[Extracted data entries]
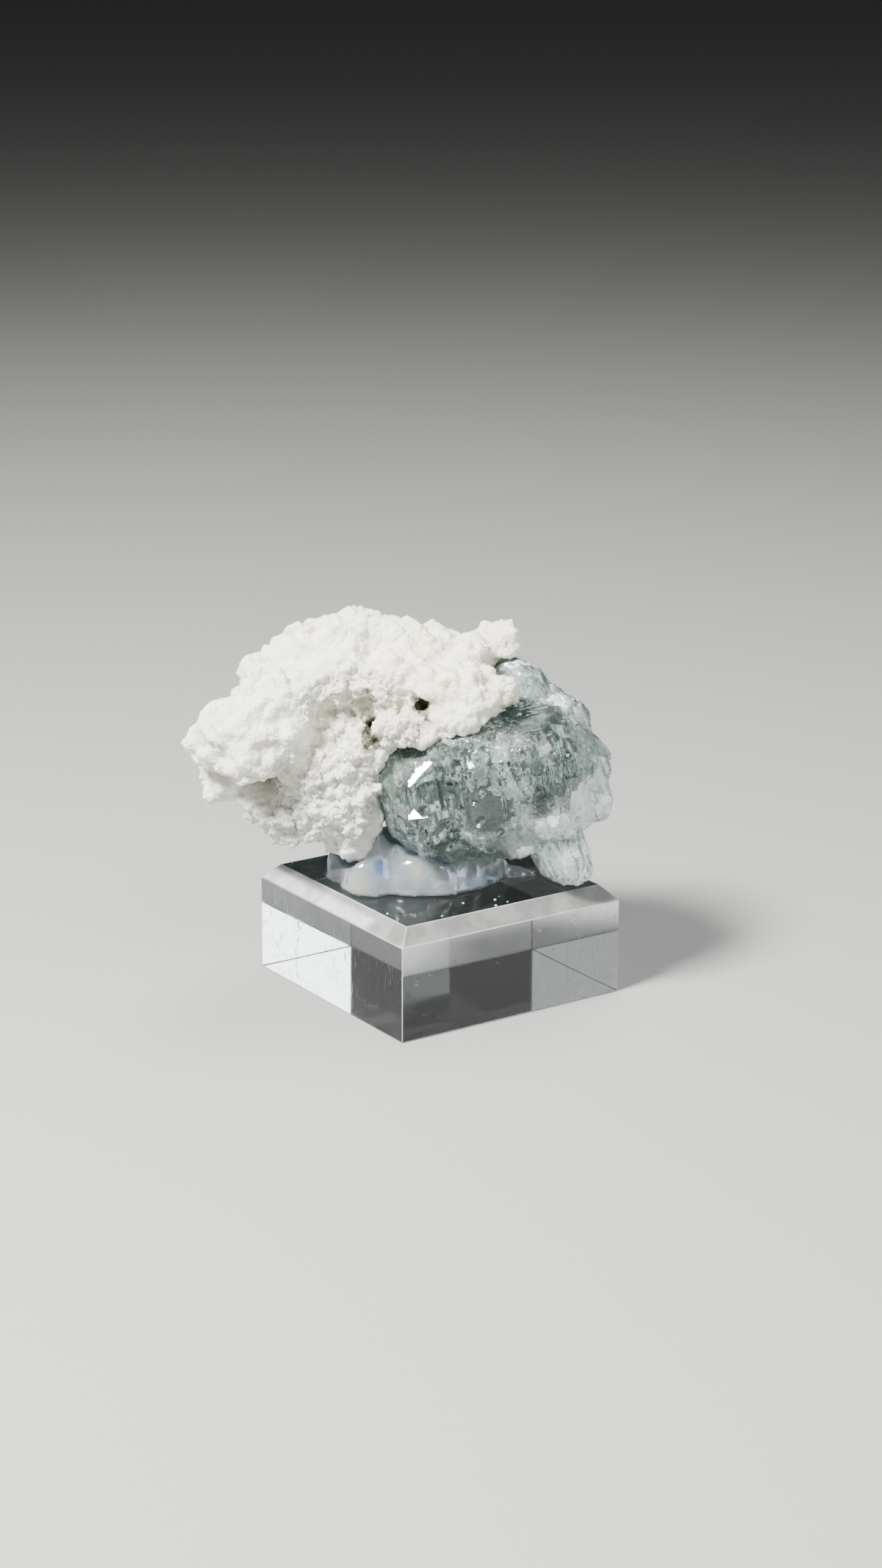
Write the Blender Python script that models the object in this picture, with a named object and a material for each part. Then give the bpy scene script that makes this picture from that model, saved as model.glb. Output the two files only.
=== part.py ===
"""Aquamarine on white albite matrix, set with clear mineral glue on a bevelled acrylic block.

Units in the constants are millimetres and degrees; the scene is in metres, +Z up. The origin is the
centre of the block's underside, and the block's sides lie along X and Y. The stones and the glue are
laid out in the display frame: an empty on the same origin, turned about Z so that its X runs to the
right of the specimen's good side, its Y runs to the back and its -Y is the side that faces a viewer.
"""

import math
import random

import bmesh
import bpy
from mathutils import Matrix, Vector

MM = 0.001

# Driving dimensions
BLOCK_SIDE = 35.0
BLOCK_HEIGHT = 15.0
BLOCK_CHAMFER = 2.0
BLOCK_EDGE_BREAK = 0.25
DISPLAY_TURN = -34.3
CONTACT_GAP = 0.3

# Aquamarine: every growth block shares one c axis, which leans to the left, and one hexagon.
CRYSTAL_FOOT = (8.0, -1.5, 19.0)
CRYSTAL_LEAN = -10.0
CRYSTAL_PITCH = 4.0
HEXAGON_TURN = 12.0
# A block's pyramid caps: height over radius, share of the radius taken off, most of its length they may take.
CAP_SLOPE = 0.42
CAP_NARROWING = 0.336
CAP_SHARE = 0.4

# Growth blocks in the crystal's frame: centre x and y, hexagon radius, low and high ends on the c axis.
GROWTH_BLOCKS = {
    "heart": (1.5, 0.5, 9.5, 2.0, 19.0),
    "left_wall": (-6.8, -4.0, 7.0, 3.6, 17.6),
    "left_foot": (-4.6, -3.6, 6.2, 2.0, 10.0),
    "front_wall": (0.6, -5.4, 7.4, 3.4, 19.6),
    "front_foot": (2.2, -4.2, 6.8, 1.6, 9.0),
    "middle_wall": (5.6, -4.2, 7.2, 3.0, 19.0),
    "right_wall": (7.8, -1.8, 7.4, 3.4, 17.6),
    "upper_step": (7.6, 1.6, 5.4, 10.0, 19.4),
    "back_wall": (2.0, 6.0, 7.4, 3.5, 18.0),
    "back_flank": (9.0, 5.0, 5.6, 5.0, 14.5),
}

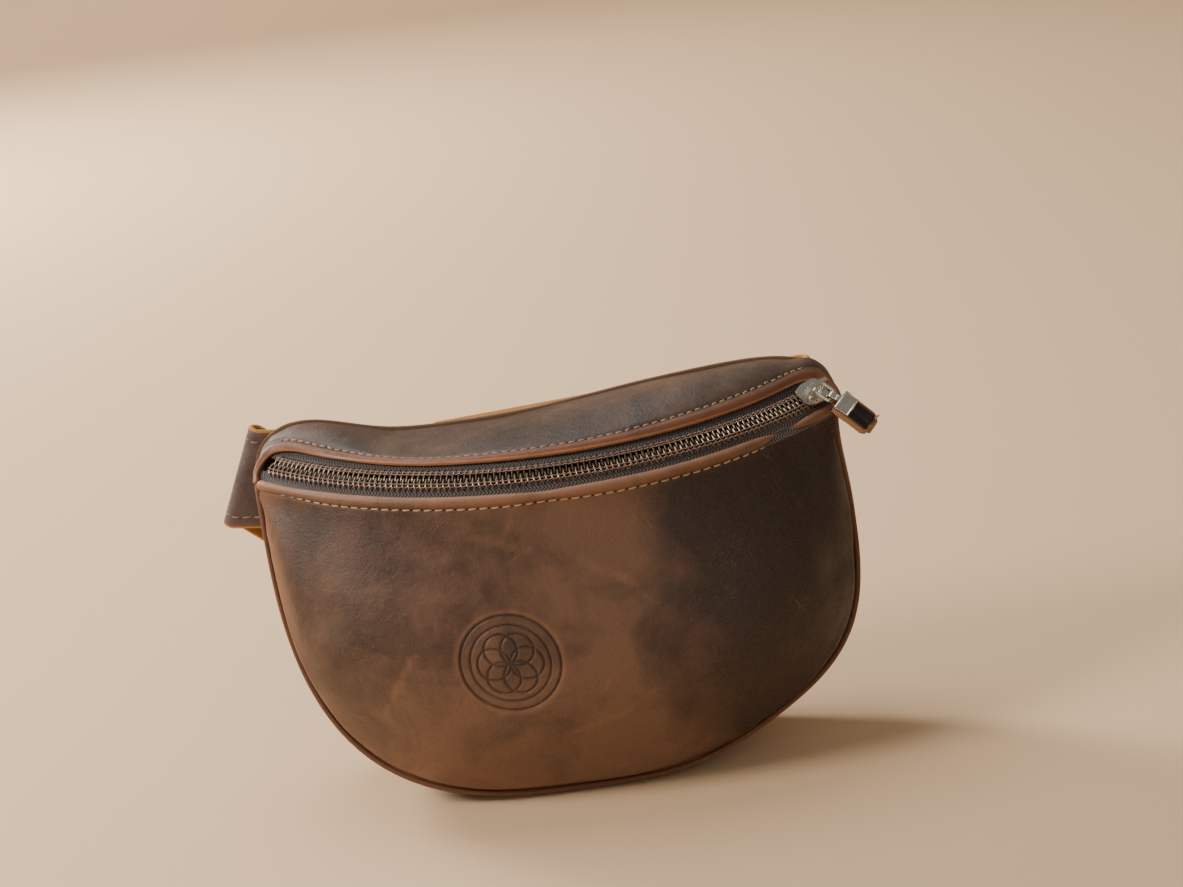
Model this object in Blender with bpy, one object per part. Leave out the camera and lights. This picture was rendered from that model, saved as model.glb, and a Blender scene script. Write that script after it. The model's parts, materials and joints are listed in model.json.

**GIVEN TASK**
Make an exact copy of the material above.

**CORRECT OUTPUT**
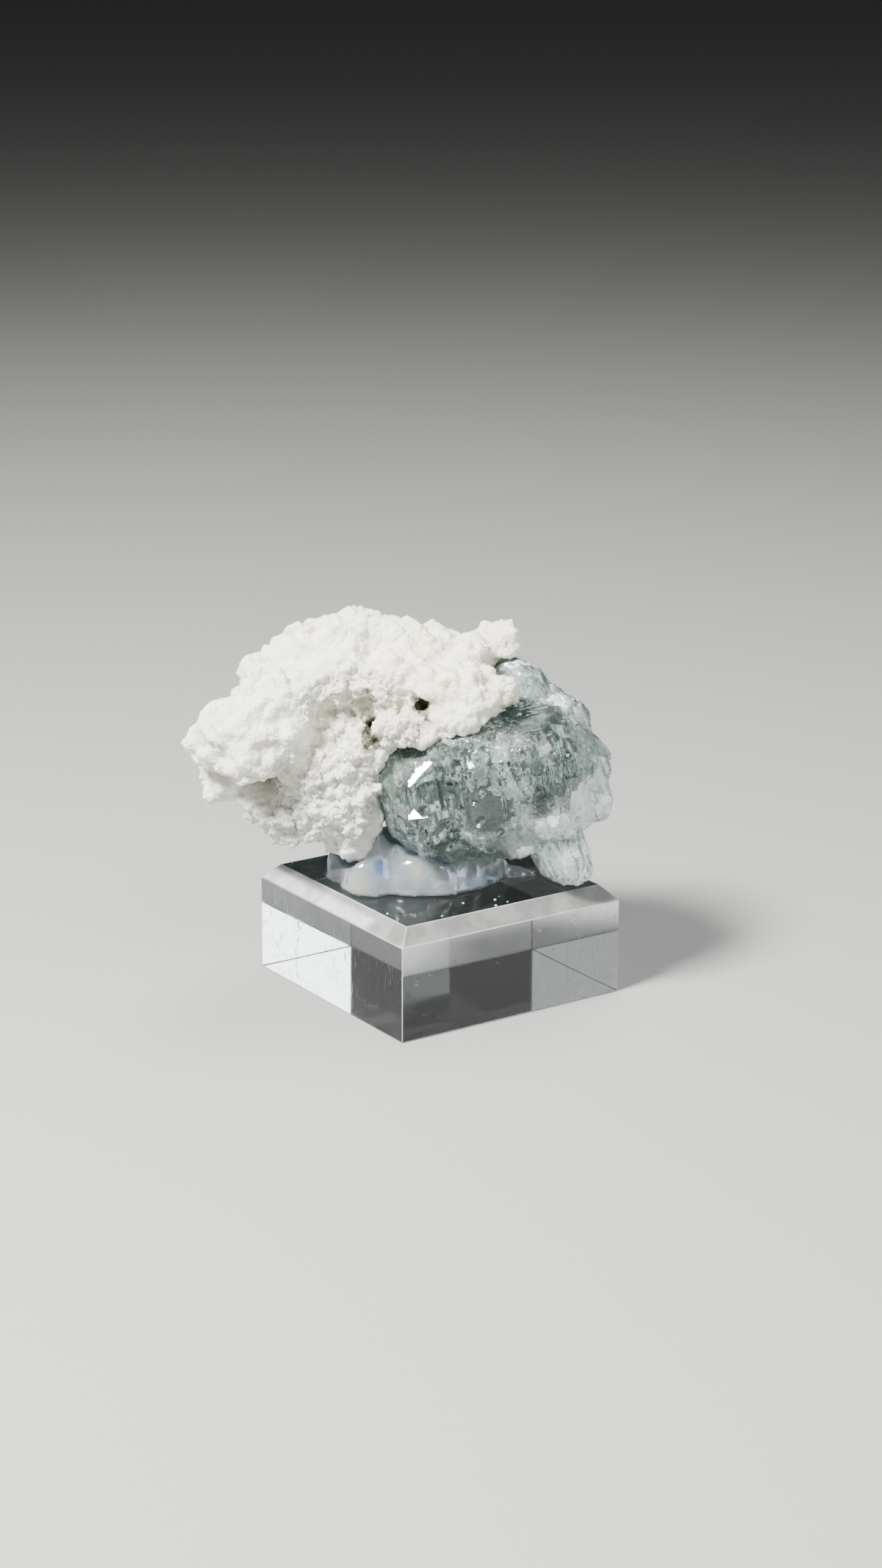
Write the Blender Python script that models the object in this picture, with a named object and a material for each part. Then give the bpy scene script that makes this picture from that model, saved as model.glb. Output the two files only.
=== part.py ===
"""Aquamarine on white albite matrix, set with clear mineral glue on a bevelled acrylic block.

Units in the constants are millimetres and degrees; the scene is in metres, +Z up. The origin is the
centre of the block's underside, and the block's sides lie along X and Y. The stones and the glue are
laid out in the display frame: an empty on the same origin, turned about Z so that its X runs to the
right of the specimen's good side, its Y runs to the back and its -Y is the side that faces a viewer.
"""

import math
import random

import bmesh
import bpy
from mathutils import Matrix, Vector

MM = 0.001

# Driving dimensions
BLOCK_SIDE = 35.0
BLOCK_HEIGHT = 15.0
BLOCK_CHAMFER = 2.0
BLOCK_EDGE_BREAK = 0.25
DISPLAY_TURN = -34.3
CONTACT_GAP = 0.3

# Aquamarine: every growth block shares one c axis, which leans to the left, and one hexagon.
CRYSTAL_FOOT = (8.0, -1.5, 19.0)
CRYSTAL_LEAN = -10.0
CRYSTAL_PITCH = 4.0
HEXAGON_TURN = 12.0
# A block's pyramid caps: height over radius, share of the radius taken off, most of its length they may take.
CAP_SLOPE = 0.42
CAP_NARROWING = 0.336
CAP_SHARE = 0.4

# Growth blocks in the crystal's frame: centre x and y, hexagon radius, low and high ends on the c axis.
GROWTH_BLOCKS = {
    "heart": (1.5, 0.5, 9.5, 2.0, 19.0),
    "left_wall": (-6.8, -4.0, 7.0, 3.6, 17.6),
    "left_foot": (-4.6, -3.6, 6.2, 2.0, 10.0),
    "front_wall": (0.6, -5.4, 7.4, 3.4, 19.6),
    "front_foot": (2.2, -4.2, 6.8, 1.6, 9.0),
    "middle_wall": (5.6, -4.2, 7.2, 3.0, 19.0),
    "right_wall": (7.8, -1.8, 7.4, 3.4, 17.6),
    "upper_step": (7.6, 1.6, 5.4, 10.0, 19.4),
    "back_wall": (2.0, 6.0, 7.4, 3.5, 18.0),
    "back_flank": (9.0, 5.0, 5.6, 5.0, 14.5),
}

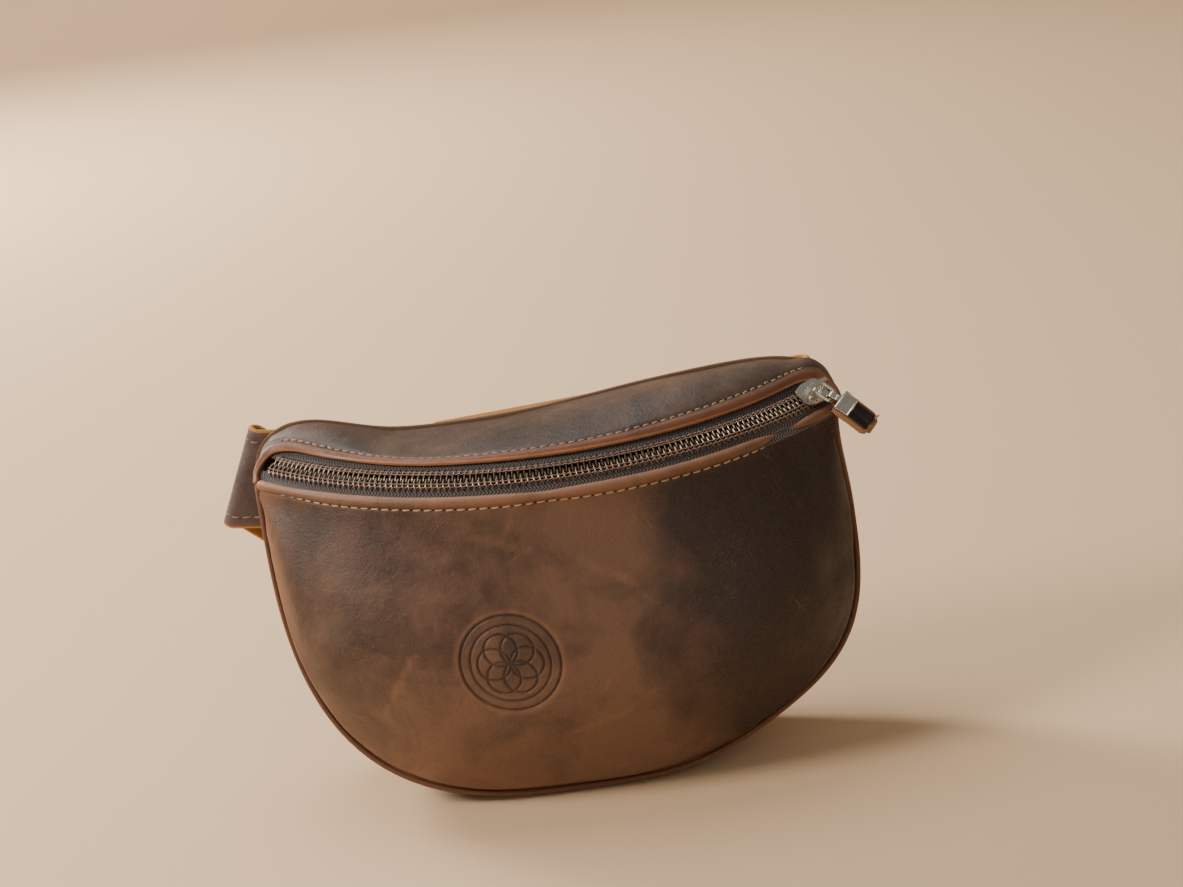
Model this object in Blender with bpy, one object per part. Leave out the camera and lights. This picture was rendered from that model, saved as model.glb, and a Blender scene script. Write that script after it. The model's parts, materials and joints are listed in model.json.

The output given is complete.